Print the listing below exactly.
[Begin]
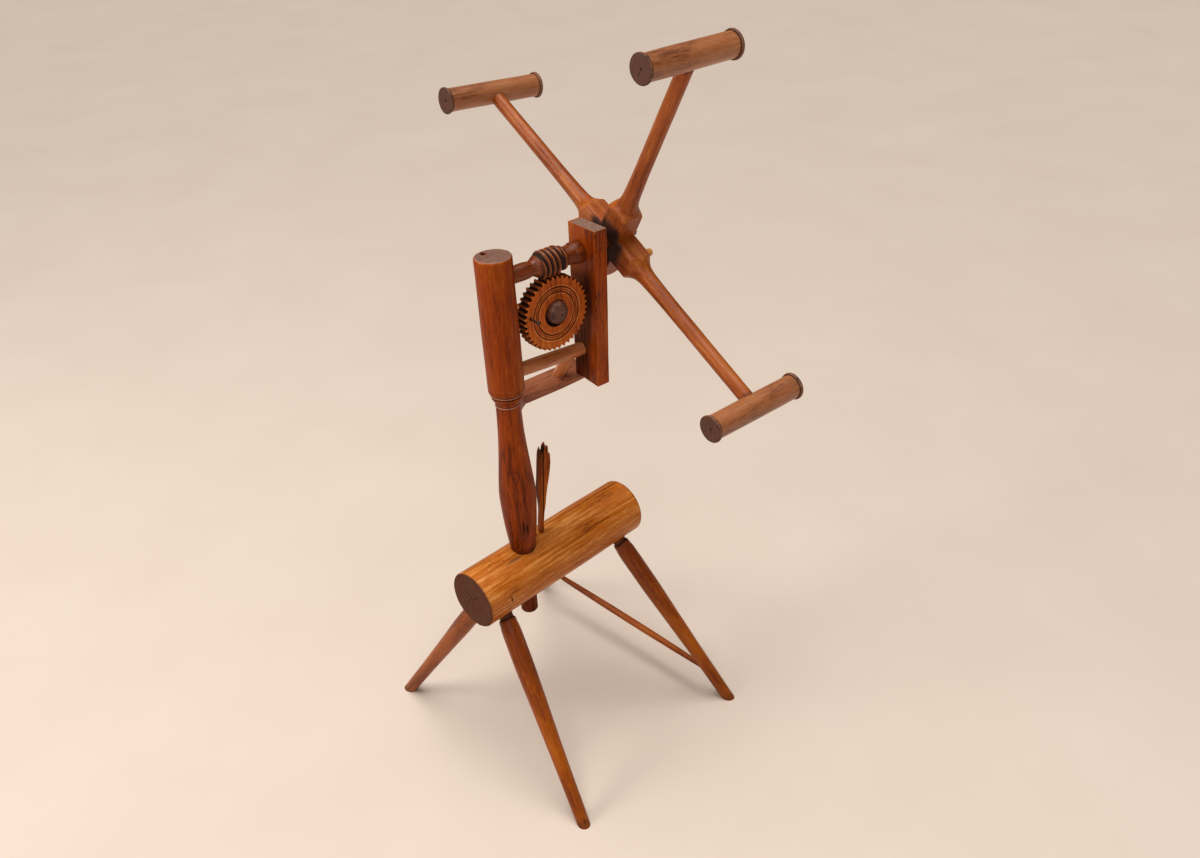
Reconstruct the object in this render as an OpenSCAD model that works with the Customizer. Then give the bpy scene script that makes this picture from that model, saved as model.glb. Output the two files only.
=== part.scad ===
// Floor-standing geared reel for winding skeins, in turned and planed wood.
// A log on four legs carries a post. The post and a hanging board hold the reel's axle between them,
// and a worm cut in the axle drives a toothed counting wheel below it.
// Origin: on the floor, under the middle of the object's box. +Y runs along the axle, towards the reel.

/* [Stand] */
// Diameter of the log that forms the base
log_d = 87; // [82:1:92]
// Length of the log
log_len = 307; // [300:1:320]
// Height of the log's axis above the floor
log_z = 310; // [300:1:320]
// Distance from the post's axis to the log's front end
log_front = 99; // [92:1:107]
// Turn of the log and its legs about the post
base_turn = 5.5; // [0:0.5:8]
// Height of the stretcher at the back right leg
stretcher_z = 47; // [40:1:70]

/* [Post and board] */
// Height of the post's top above the floor
post_top = 804.6; // [800:0.2:810]
// Diameter of the post's straight head
post_d = 50.4; // [48:0.2:52]
// Height of the reel's axle above the floor
axle_z = 769.4; // [765:0.2:771]
// Distance from the post's axis to the board's near face
board_y = 134.5; // [134.5:0.5:137]
// Thickness of the board
board_t = 20.8; // [18:0.2:22]

/* [Counter] */
// Number of teeth on the counting wheel
teeth = 40; // [36:1:40]
// Pitch diameter of the wheel per tooth
tooth_module = 2.5; // [2.3:0.1:2.5]
// Thickness of the wheel
wheel_t = 20; // [16:1:20]

/* [Reel] */
// Distance from the axle to each crossbar's axis
reel_r = 303; // [290:1:310]
// Largest diameter of a crossbar, at its end lips
bar_d = 37.2; // [35:0.2:40]
// Distance from the post's axis to the middle of the arms
arm_y = 195.5; // [195:0.5:197]
// Width of an arm's square hub block
block_w = 38; // [34:1:40]
// Depth of an arm's square hub block along the axle
block_d = 36; // [34:1:38]

/* [Hidden] */
$fn = 96;

far = 600;                      // reach of cuts that pass right through
eps = 1;                        // how far a cut starts outside the face it enters
log_colour = "#b07436";
post_colour = "#96501f";
leg_colour = "#8a4a22";
board_colour = "#8b3f1c";
wheel_colour = "#a8642c";
reel_colour = "#8c4f2a";
peg_colour = "#c08a52";
iron_colour = "#3b3330";

post_x = 3.6;                   // post's axis, from the origin
post_y = -70.5;
log_x = 0.3;                    // log's axis below the post, from the origin
log_r = log_d / 2;
post_r = post_d / 2;

// Legs: [foot x, foot y, y where the leg's line meets the log's axis], from the post's foot
front_left = [-212, -102, -57];
front_right = [200, -98, -57];
back_left = [-252, 231, 163];
back_right = [195, 238, 165];
leg_socket_s = 20;              // bottom of a leg's socket, from the log's axis
leg_tenon_r = 10.5;
stretcher_r = 4.4;              // at its ends
stretcher_rise = 17;            // from the right leg to the left one
stretcher_short = 4;            // distance from its ends to the legs' axes

post_tenon_r = 13;
post_tenon_z = 235;             // lower end of the post's tenon, under the log
post_foot_r = 17.8;
post_foot_z = log_z + 39.5;     // flat seat cut in the log for the post's shoulder
top_hole = [-13, -5];
top_hole_r = 4;
top_hole_depth = 25;
clicker_root = [-11, 39, 330];
clicker_head = [3, 48, 500];
clicker_t = 9;
clicker_edges = [-4, 2];         // of its foot, which stands in the log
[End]
→ Full output:
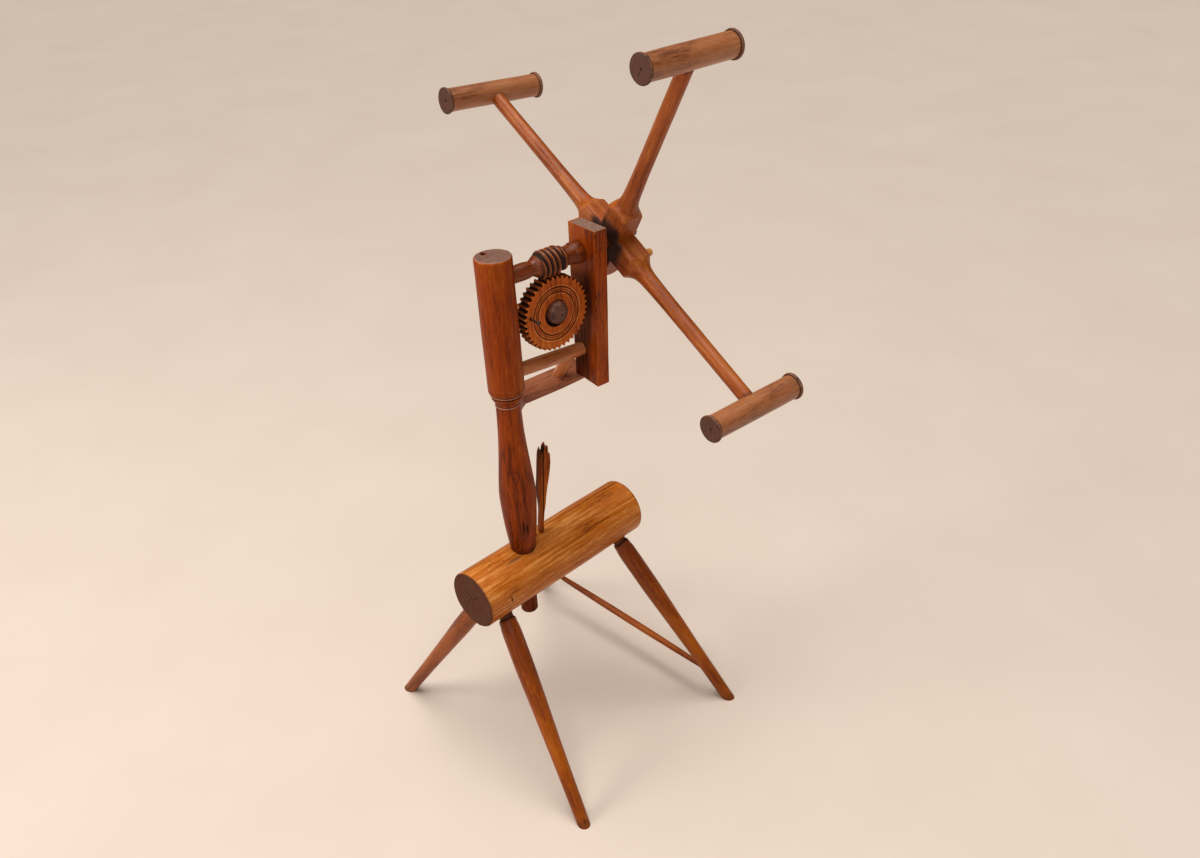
Reconstruct the object in this render as an OpenSCAD model that works with the Customizer. Then give the bpy scene script that makes this picture from that model, saved as model.glb. Output the two files only.
=== part.scad ===
// Floor-standing geared reel for winding skeins, in turned and planed wood.
// A log on four legs carries a post. The post and a hanging board hold the reel's axle between them,
// and a worm cut in the axle drives a toothed counting wheel below it.
// Origin: on the floor, under the middle of the object's box. +Y runs along the axle, towards the reel.

/* [Stand] */
// Diameter of the log that forms the base
log_d = 87; // [82:1:92]
// Length of the log
log_len = 307; // [300:1:320]
// Height of the log's axis above the floor
log_z = 310; // [300:1:320]
// Distance from the post's axis to the log's front end
log_front = 99; // [92:1:107]
// Turn of the log and its legs about the post
base_turn = 5.5; // [0:0.5:8]
// Height of the stretcher at the back right leg
stretcher_z = 47; // [40:1:70]

/* [Post and board] */
// Height of the post's top above the floor
post_top = 804.6; // [800:0.2:810]
// Diameter of the post's straight head
post_d = 50.4; // [48:0.2:52]
// Height of the reel's axle above the floor
axle_z = 769.4; // [765:0.2:771]
// Distance from the post's axis to the board's near face
board_y = 134.5; // [134.5:0.5:137]
// Thickness of the board
board_t = 20.8; // [18:0.2:22]

/* [Counter] */
// Number of teeth on the counting wheel
teeth = 40; // [36:1:40]
// Pitch diameter of the wheel per tooth
tooth_module = 2.5; // [2.3:0.1:2.5]
// Thickness of the wheel
wheel_t = 20; // [16:1:20]

/* [Reel] */
// Distance from the axle to each crossbar's axis
reel_r = 303; // [290:1:310]
// Largest diameter of a crossbar, at its end lips
bar_d = 37.2; // [35:0.2:40]
// Distance from the post's axis to the middle of the arms
arm_y = 195.5; // [195:0.5:197]
// Width of an arm's square hub block
block_w = 38; // [34:1:40]
// Depth of an arm's square hub block along the axle
block_d = 36; // [34:1:38]

/* [Hidden] */
$fn = 96;

far = 600;                      // reach of cuts that pass right through
eps = 1;                        // how far a cut starts outside the face it enters
log_colour = "#b07436";
post_colour = "#96501f";
leg_colour = "#8a4a22";
board_colour = "#8b3f1c";
wheel_colour = "#a8642c";
reel_colour = "#8c4f2a";
peg_colour = "#c08a52";
iron_colour = "#3b3330";

post_x = 3.6;                   // post's axis, from the origin
post_y = -70.5;
log_x = 0.3;                    // log's axis below the post, from the origin
log_r = log_d / 2;
post_r = post_d / 2;

// Legs: [foot x, foot y, y where the leg's line meets the log's axis], from the post's foot
front_left = [-212, -102, -57];
front_right = [200, -98, -57];
back_left = [-252, 231, 163];
back_right = [195, 238, 165];
leg_socket_s = 20;              // bottom of a leg's socket, from the log's axis
leg_tenon_r = 10.5;
stretcher_r = 4.4;              // at its ends
stretcher_rise = 17;            // from the right leg to the left one
stretcher_short = 4;            // distance from its ends to the legs' axes

post_tenon_r = 13;
post_tenon_z = 235;             // lower end of the post's tenon, under the log
post_foot_r = 17.8;
post_foot_z = log_z + 39.5;     // flat seat cut in the log for the post's shoulder
top_hole = [-13, -5];
top_hole_r = 4;
top_hole_depth = 25;
clicker_root = [-11, 39, 330];
clicker_head = [3, 48, 500];
clicker_t = 9;
clicker_edges = [-4, 2];         // of its foot, which stands in the log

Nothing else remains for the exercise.